On 11/23/06, Puppy puppy@killerchihuahua.com wrote:
Are trends changing? Or are we looking at two different issues? The articles I linked focused specifically on how female students were treated as compared to how male students were treated - the self-esteem issue was only "suggested by some researchers" and would not affect the amount of attention given, questions, etc. The ratio of female to male in science and math was also examined, and the studies found fewer females. Computer use in one study was 3:1. From what you are linking here, it appears that overall however males are having difficulties. Is this a pendulum swing, or something else?

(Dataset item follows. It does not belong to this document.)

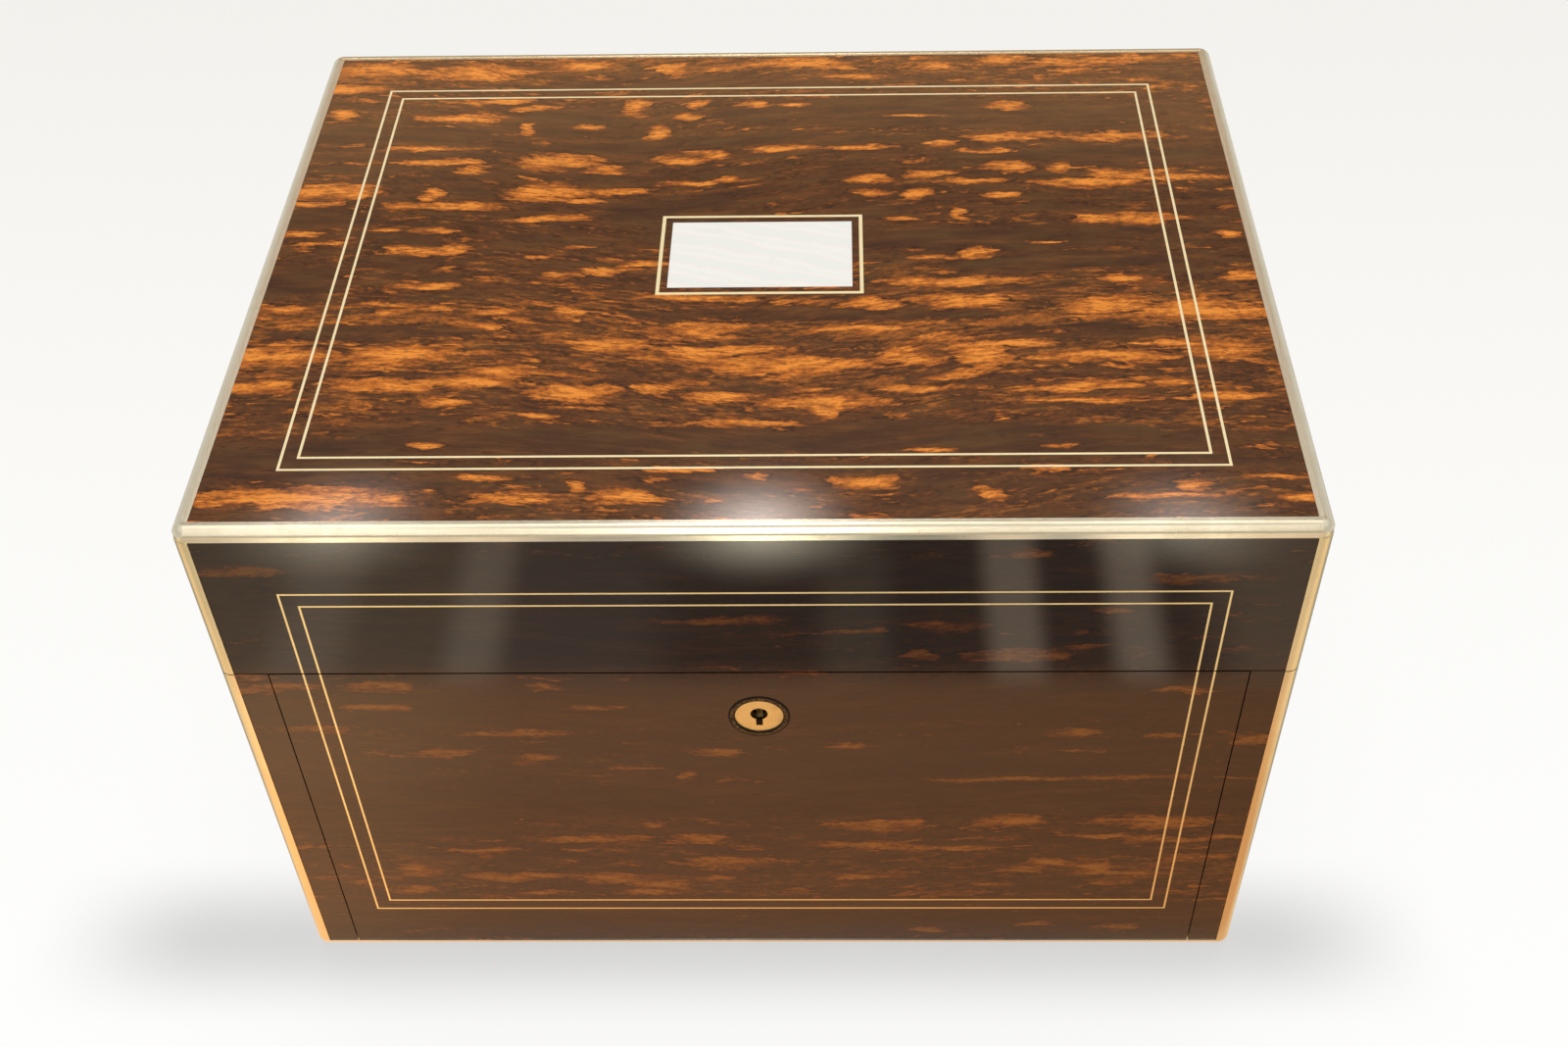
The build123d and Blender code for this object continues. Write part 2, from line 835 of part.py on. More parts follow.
# Lid: veneers
with BuildPart() as lid_top_veneer:
    block((-moulding_x, moulding_x), (-moulding_y, moulding_y), (board_z, veneer_z))
    for index in (0, 1):
        top_line(index, Mode.SUBTRACT)
    plaque_line(Mode.SUBTRACT)
    plaque_bed(Mode.SUBTRACT)
write(lid_top_veneer, "lid_top_veneer")

with BuildPart() as lid_front_veneer:
    block((-strip_x, strip_x), (-veneer_y, -board_y), (lid_bottom, moulding_bottom))
    for index in (0, 1):
        front_line(index, (lid_bottom, moulding_bottom), (-veneer_y, -board_y), Mode.SUBTRACT)
write(lid_front_veneer, "lid_front_veneer")

with BuildPart() as lid_back_veneer:
    block((-strip_x, strip_x), (board_y, veneer_y), (lid_bottom, moulding_bottom))
    cut_rear_groove()
    cut_hinge_beds(1)
write(lid_back_veneer, "lid_back_veneer")

with BuildPart() as lid_side_veneers:
    for side in (-1, 1):
        block((side * board_x, side * veneer_x), (-strip_y, strip_y), (lid_bottom, moulding_bottom))
write(lid_side_veneers, "lid_side_veneers")

# Lid: brass and plaque
with BuildPart() as moulding_ring:
    with BuildSketch(Plane.XY.offset(moulding_bottom)):
        RectangleRounded(width, depth, strip_round)
        Rectangle(2 * moulding_x, 2 * moulding_y, mode=Mode.SUBTRACT)
    extrude(amount=moulding_height)
    fillet(moulding_ring.faces().sort_by(Axis.Z)[-1].outer_wire().edges(), moulding_round)
    # The band under the crease stands back to the veneer.
    with BuildSketch(Plane.XY.offset(moulding_bottom)):
        RectangleRounded(width, depth, strip_round)
        RectangleRounded(2 * veneer_x, 2 * veneer_y, strip_round - brass_proud, mode=Mode.SUBTRACT)
    extrude(amount=moulding_height - moulding_crease, mode=Mode.SUBTRACT)
    # A narrow flat runs beside the top veneer.
    with BuildSketch(Plane.XY.offset(height - moulding_flat_drop)):
        Rectangle(2 * (moulding_x + moulding_flat_width), 2 * (moulding_y + moulding_flat_width))
    extrude(amount=moulding_flat_drop, mode=Mode.SUBTRACT)

with BuildPart() as lid_long_mouldings:
    add(moulding_ring.part)
    block((-half_w, half_w), (-moulding_y, moulding_y), (moulding_bottom, height), Mode.SUBTRACT)
write(lid_long_mouldings, "lid_long_mouldings")

with BuildPart() as lid_short_mouldings:
    add(moulding_ring.part)
    for front in (-1, 1):
        block(
            (-half_w, half_w),
            (front * moulding_y, front * half_d),
            (moulding_bottom, height),
            Mode.SUBTRACT,
        )
write(lid_short_mouldings, "lid_short_mouldings")

with BuildPart() as lid_corner_strips:
    corner_strips((-1, 1), (lid_bottom, moulding_bottom))
    cut_rear_groove()
write(lid_corner_strips, "lid_corner_strips")

with BuildPart() as lid_top_lines:
    for index in (0, 1):
        top_line(index)
write(lid_top_lines, "lid_top_lines")

with BuildPart() as lid_front_lines:
    for index in (0, 1):
        front_line(index, (lid_bottom, moulding_bottom), (-veneer_y, -board_y))
write(lid_front_lines, "lid_front_lines")

with BuildPart() as plaque_border:
    plaque_line()
write(plaque_border, "plaque_border")

with BuildPart() as plaque:
    plaque_bed(Mode.ADD)
write(plaque, "plaque")

# Lid: link plate, screws, lining and mirror
with BuildPart() as link_plate:
    block(
        (-link_half, link_half),
        (lock_front_y, fall_back),
        (lid_bottom, lid_bottom + link_thickness),
    )
    for side in (-1, 1):
        block(
            lug_span(side),
            (lock_middle_y - lug_depth / 2, lock_middle_y + lug_depth / 2),
            (lug_low, lid_bottom),
        )
        block(
            lug_span(side),
            (lock_middle_y - lug_window_width / 2, lock_middle_y + lug_window_width / 2),
            (lug_window_bottom, lug_window_bottom + lug_window_height),
            Mode.SUBTRACT,
        )
    for place in link_screw_places():
        screw(place, screw_fit, Mode.SUBTRACT)
write(link_plate, "link_plate")

with BuildPart() as lid_screws:
    for place in hinge_screw_places(1) + link_screw_places():
        screw(place)
write(lid_screws, "lid_screws")

with BuildPart() as lid_lining:
    with BuildSketch(Plane.XY.offset(lid_bottom + lining_edge_drop)):
        Rectangle(2 * inner_x, 2 * inner_y)
        Rectangle(2 * (inner_x - lining), 2 * (inner_y - lining), mode=Mode.SUBTRACT)
    extrude(amount=ceiling - lid_bottom - lining_edge_drop)
write(lid_lining, "lid_lining")

frame_x = inner_x - lining - frame_gap
frame_y = inner_y - lining - frame_gap
sight_x = frame_x - frame_width
sight_y = frame_y - frame_width
mirror_x = sight_x + frame_lip
mirror_y = sight_y + frame_lip

with BuildPart() as mirror_frame:
    block((-frame_x, frame_x), (-frame_y, frame_y), (ceiling - frame_thickness, ceiling))
    block((-sight_x, sight_x), (-sight_y, sight_y), (ceiling - frame_thickness, ceiling), Mode.SUBTRACT)
    chamfer(mirror_frame.faces().sort_by(Axis.Z)[0].edges(), frame_bead)
    block(
        (-mirror_x, mirror_x),
        (-mirror_y, mirror_y),
        (ceiling - mirror_thickness, ceiling),
        Mode.SUBTRACT,
    )
write(mirror_frame, "mirror_frame")

with BuildPart() as mirror_glass:
    block((-mirror_x, mirror_x), (-mirror_y, mirror_y), (ceiling - mirror_thickness, ceiling))
write(mirror_glass, "mirror_glass")

# Lift-out tray
left_pocket = (tray_wall - tray_x, tray_left_x)
middle_pocket = (tray_left_x + partition, tray_right_x - partition)
right_pocket = (tray_right_x, tray_x - tray_wall)
pocket_front = tray_front + tray_wall
pocket_back = tray_back - tray_wall

with BuildPart() as tray:
    block((-tray_x, tray_x), (tray_front, tray_back), (tray_bottom, partition_top))
    for pocket_x, pocket_y in (
        (left_pocket, (pocket_front, pocket_back)),
        (middle_pocket, (pocket_front, pocket_back)),
        (right_pocket, (pocket_front, tray_middle_y - partition / 2)),
        (right_pocket, (tray_middle_y + partition / 2, pocket_back)),
    ):
        block(pocket_x, pocket_y, (tray_pocket_floor, partition_top), Mode.SUBTRACT)
write(tray, "tray")

with BuildPart() as ring_pad:
    pad_low = pocket_front + pad_gap
    pad_high = pocket_back - pad_gap
    block(
        (left_pocket[0] + pad_gap, left_pocket[1] - pad_gap),
        (pad_low, pad_high),
        (tray_pocket_floor, tray_pocket_floor + pad_height),
    )
    for step in range(1, int((pad_high - pad_low) // pad_roll)):
        block(
            left_pocket,
            (pad_low + step * pad_roll - pad_slit / 2, pad_low + step * pad_roll + pad_slit / 2),
            (tray_pocket_floor + pad_height / 2, tray_pocket_floor + pad_height),
            Mode.SUBTRACT,
        )
write(ring_pad, "ring_pad")

# Drawers
knob_dome_radius = (knob_radius**2 + knob_dome**2) / (2 * knob_dome)

for side, side_name in ((-1, "left"), (1, "right")):
    knob_face = Plane(
        origin=(side * knob_x, drawer_front_y, knob_z), x_dir=(1, 0, 0), z_dir=(0, 0, 1)
    )
    with BuildPart() as drawer:
        block(
            (side * drawer_inner_x, side * drawer_outer_x),
            (drawer_front_y, drawer_back_y),
            (drawer_bottom, drawer_top),
        )
        block(
            (side * (drawer_inner_x + drawer_wall), side * (drawer_outer_x - drawer_wall)),
            (drawer_front_y + drawer_front, drawer_back_y - drawer_wall),
            (drawer_bottom + drawer_floor, drawer_top),
            Mode.SUBTRACT,
        )
        with Locations(Location((side * knob_x, drawer_front_y, knob_z), (90, 0, 0))):
            Cylinder(
                knob_stem_radius,
                knob_stem_length,
                align=(Align.CENTER, Align.CENTER, Align.MAX),
                mode=Mode.SUBTRACT,
            )
    write(drawer, f"{side_name}_drawer")

    with BuildPart() as knob:
        with BuildSketch(knob_face):
            with BuildLine():
                stem = Polyline(
                    (0, knob_stem_length),
                    (knob_stem_radius, knob_stem_length),
                    (knob_stem_radius, 0),
                    (knob_collar_radius, 0),
                    (knob_neck_radius, -knob_length / 4),
                    (knob_neck_radius, -knob_length / 2),
                    (knob_radius, knob_dome - knob_length),
                )
                cap = RadiusArc(stem @ 1, (0, -knob_length), knob_dome_radius)
                Line(cap @ 1, stem @ 0)
            make_face()
        revolve(axis=Axis((side * knob_x, drawer_front_y, knob_z), (0, 1, 0)))
    write(knob, f"{side_name}_drawer_knob")
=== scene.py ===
import functools
import logging
import math
from collections.abc import Callable
from dataclasses import dataclass
from typing import Any

import bmesh
import bpy
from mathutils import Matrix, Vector


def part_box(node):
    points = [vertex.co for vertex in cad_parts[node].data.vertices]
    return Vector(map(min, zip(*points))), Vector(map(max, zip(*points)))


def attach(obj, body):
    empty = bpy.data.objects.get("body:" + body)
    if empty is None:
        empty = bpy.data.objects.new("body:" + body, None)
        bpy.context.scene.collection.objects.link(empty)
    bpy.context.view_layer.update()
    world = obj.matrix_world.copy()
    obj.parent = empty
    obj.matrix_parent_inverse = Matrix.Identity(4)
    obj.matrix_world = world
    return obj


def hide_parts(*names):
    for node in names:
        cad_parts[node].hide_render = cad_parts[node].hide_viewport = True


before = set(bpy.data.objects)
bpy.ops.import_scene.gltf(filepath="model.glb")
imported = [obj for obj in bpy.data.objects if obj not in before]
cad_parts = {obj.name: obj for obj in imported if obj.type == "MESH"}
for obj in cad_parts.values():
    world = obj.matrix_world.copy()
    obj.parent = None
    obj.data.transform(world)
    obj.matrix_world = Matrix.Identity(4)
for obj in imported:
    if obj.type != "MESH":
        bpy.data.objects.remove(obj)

log = logging.getLogger("dressing_box")

MM = 0.001
UP = (0.0, 0.0, 1.0)
DOWN = (0.0, 0.0, -1.0)

# Places on the box that several classes use, in millimetres
HINGE_CENTRE = 95.0
HINGE_SCREW_PITCH = 18.0
HINGE_SCREW_Y = 118.1
LOCK_SCREW_Y = -120.1
MIRROR_HALF_X = 125.0
MIRROR_HALF_Y = 87.0
KEYHOLE_EYE = (0.0, 0.0, 133.1)
KEYHOLE_PLATE_BACK = (-117.0, -116.5)

# How many radians the two ripples of a lining turn along its run and its rise
RIPPLES = ((17.3, 5.1), (3.9, 13.7))

# The axes across and along a veneered face
LEVEL_FACE = (0, 1)
UPRIGHT_FACE = (0, 2)
END_FACE = (1, 2)

Triple = tuple[float, float, float]
Grain = Triple | float
Levels = tuple[tuple[float, float], ...]
Stops = tuple[tuple[float, Triple], ...]
Spot = tuple[float, float, float, float]
Zone = tuple[Triple, Triple]
Settings = dict[str, Any]
Inputs = dict[str | int, Any]


# Shader and geometry maths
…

I think that both are true. Boys do get a raw deal in a lot of ways - boys have two options - either internalise the idea of how horrible they are and be left with no positive ideas about their gender, or they can embrace how horrible men are, and live up the stereotype. Neither leaves much self-esteem, which hurts them in school.
If
males are having more trouble due to information being presented in a fashion calculated to appeal to, and be more easily comprehended, by females, this may be a factor. All of the studies I linked spoke of the importance of presenting material in a fashion which was more directed towards female learning patterns. This may be merely coincidence, and given the limited data there is no way to know - but it is an interesting possibility. If that is the case, then perhaps our male:female ratio of editors is not without benefit - articles will be more likely to be organized to appeal to the male pattern of learning and thinking. It would be helpful to know the causes of the behavior disorders. And once again, while interesting, I cannot see a way to directly correlate this to anything we do on WP. -kc-
I don't think that the decline in male performance has been due to shifts in teaching styles. At the university level there has been a movement away from top-down lecturing (which works better with male students than with female students) to more interactive, "cooperative learning"-based ideas, which resonate better with female students. But male students do well with that as well - rather than favouring female learning over male learning, what I have seen is a shift from something that favours male learning to something that is less biased toward one gender or the other. Now that eliminates a large virtual advantage for males, but it doesn't explain the decline in male performance academically in absolute terms.
As an undergrad I had an older, very male-biased professor, who used to lament the decline in young men. Of course, in a class of 25 majors there were only 3 male students. But his main complaint was that his daughterss female friends were intelligent people who you could carry out a conversation with, while their male friends were only capable of one-word communications.